**Written task:**
Could you output each line of the data that follows exactly?

**Source material:**

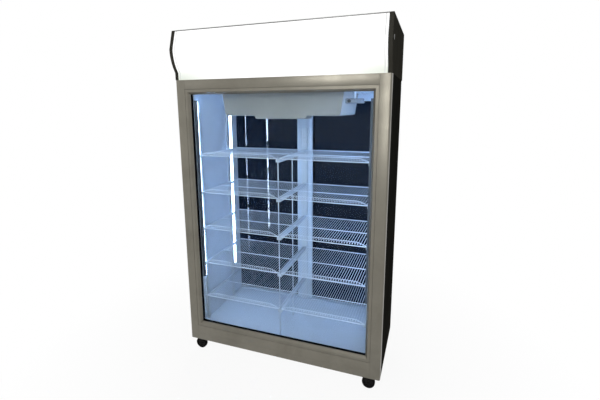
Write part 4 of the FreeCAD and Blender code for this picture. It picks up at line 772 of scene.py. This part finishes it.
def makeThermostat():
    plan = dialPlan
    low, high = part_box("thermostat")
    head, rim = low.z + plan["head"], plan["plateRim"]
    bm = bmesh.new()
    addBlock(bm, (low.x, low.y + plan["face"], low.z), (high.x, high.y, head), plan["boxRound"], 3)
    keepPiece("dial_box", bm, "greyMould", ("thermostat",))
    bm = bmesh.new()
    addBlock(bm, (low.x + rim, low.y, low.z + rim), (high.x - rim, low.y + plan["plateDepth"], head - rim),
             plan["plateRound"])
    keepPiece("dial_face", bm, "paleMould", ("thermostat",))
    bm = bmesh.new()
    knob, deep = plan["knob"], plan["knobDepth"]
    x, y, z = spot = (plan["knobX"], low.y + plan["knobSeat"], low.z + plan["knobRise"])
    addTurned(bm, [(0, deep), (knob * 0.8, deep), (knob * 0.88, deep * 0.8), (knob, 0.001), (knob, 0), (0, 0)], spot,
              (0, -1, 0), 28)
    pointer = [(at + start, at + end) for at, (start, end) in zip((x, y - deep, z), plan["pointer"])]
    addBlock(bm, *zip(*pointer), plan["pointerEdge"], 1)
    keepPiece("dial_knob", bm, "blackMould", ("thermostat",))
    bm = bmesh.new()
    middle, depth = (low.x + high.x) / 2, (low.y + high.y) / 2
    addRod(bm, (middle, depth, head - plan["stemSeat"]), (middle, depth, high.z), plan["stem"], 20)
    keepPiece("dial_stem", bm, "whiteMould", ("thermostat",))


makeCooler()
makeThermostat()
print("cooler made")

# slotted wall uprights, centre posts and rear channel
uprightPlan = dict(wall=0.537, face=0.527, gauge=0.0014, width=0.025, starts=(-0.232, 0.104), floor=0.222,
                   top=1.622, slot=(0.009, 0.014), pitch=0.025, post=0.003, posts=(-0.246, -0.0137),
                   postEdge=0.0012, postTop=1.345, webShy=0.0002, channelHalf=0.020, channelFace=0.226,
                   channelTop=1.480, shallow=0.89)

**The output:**
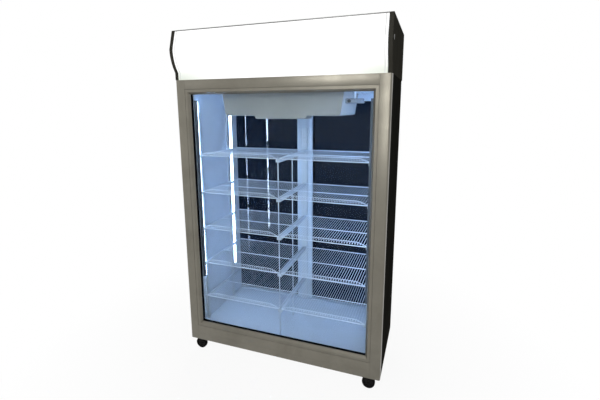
Write part 4 of the FreeCAD and Blender code for this picture. It picks up at line 772 of scene.py. This part finishes it.
def makeThermostat():
    plan = dialPlan
    low, high = part_box("thermostat")
    head, rim = low.z + plan["head"], plan["plateRim"]
    bm = bmesh.new()
    addBlock(bm, (low.x, low.y + plan["face"], low.z), (high.x, high.y, head), plan["boxRound"], 3)
    keepPiece("dial_box", bm, "greyMould", ("thermostat",))
    bm = bmesh.new()
    addBlock(bm, (low.x + rim, low.y, low.z + rim), (high.x - rim, low.y + plan["plateDepth"], head - rim),
             plan["plateRound"])
    keepPiece("dial_face", bm, "paleMould", ("thermostat",))
    bm = bmesh.new()
    knob, deep = plan["knob"], plan["knobDepth"]
    x, y, z = spot = (plan["knobX"], low.y + plan["knobSeat"], low.z + plan["knobRise"])
    addTurned(bm, [(0, deep), (knob * 0.8, deep), (knob * 0.88, deep * 0.8), (knob, 0.001), (knob, 0), (0, 0)], spot,
              (0, -1, 0), 28)
    pointer = [(at + start, at + end) for at, (start, end) in zip((x, y - deep, z), plan["pointer"])]
    addBlock(bm, *zip(*pointer), plan["pointerEdge"], 1)
    keepPiece("dial_knob", bm, "blackMould", ("thermostat",))
    bm = bmesh.new()
    middle, depth = (low.x + high.x) / 2, (low.y + high.y) / 2
    addRod(bm, (middle, depth, head - plan["stemSeat"]), (middle, depth, high.z), plan["stem"], 20)
    keepPiece("dial_stem", bm, "whiteMould", ("thermostat",))


makeCooler()
makeThermostat()
print("cooler made")

# slotted wall uprights, centre posts and rear channel
uprightPlan = dict(wall=0.537, face=0.527, gauge=0.0014, width=0.025, starts=(-0.232, 0.104), floor=0.222,
                   top=1.622, slot=(0.009, 0.014), pitch=0.025, post=0.003, posts=(-0.246, -0.0137),
                   postEdge=0.0012, postTop=1.345, webShy=0.0002, channelHalf=0.020, channelFace=0.226,
                   channelTop=1.480, shallow=0.89)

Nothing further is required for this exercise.